This is not the first time the Department Of Defense has fudged its books: disclosure of the Army’s manipulation of numbers is the latest example of the severe accounting problems plaguing the Defense Department for decades. The report affirms a 2013 Reuters series revealing how the Defense Department falsified accounting on a large scale as it scrambled to close its books. As a result, there has been no way to know how the Defense Department – far and away the biggest chunk of Congress’ annual budget – spends the public’s money…. The Army lost or didn’t keep required data, and much of the data it had was inaccurate, the IG said.

In other words, it is effectively impossible to account how the US government has spent trillions in taxpayer funds over the years. It also means that since the money can not be accounted for, a substantial part of it may have been embezzled.

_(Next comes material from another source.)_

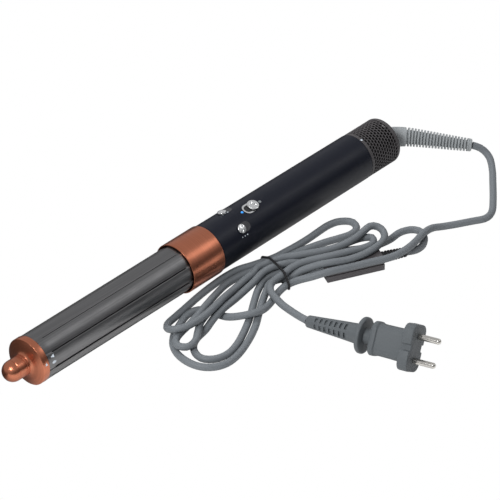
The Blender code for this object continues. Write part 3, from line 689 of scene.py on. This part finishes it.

“Where is the money going? Nobody knows,” said Franklin Spinney, a retired military analyst for the Pentagon and critic of Defense Department planning, cited by Reuters.

The significance of the accounting problem goes beyond mere concern for balancing books, Spinney said. Both presidential candidates have called for increasing defense spending amid current global tension; the only issue is that more spending may not be necessary – all that is needed is less government corruption and theft.

An accurate accounting could reveal deeper problems in how the Defense Department spends its money. Its 2016 budget is $573 billion, more than half of the annual budget appropriated by Congress. The Army account’s errors will likely carry consequences for the entire Defense Department. Congress set a September 30, 2017 deadline for the department to be prepared to undergo an audit.

What’s worse is that the “fudging” of the numbers is well known to everyone in the government apparatus. For years, the Inspector General – the Defense Department’s official auditor – has inserted a disclaimer on all military annual reports. The accounting is so unreliable that “the basic financial statements may have undetected misstatements that are both material and pervasive.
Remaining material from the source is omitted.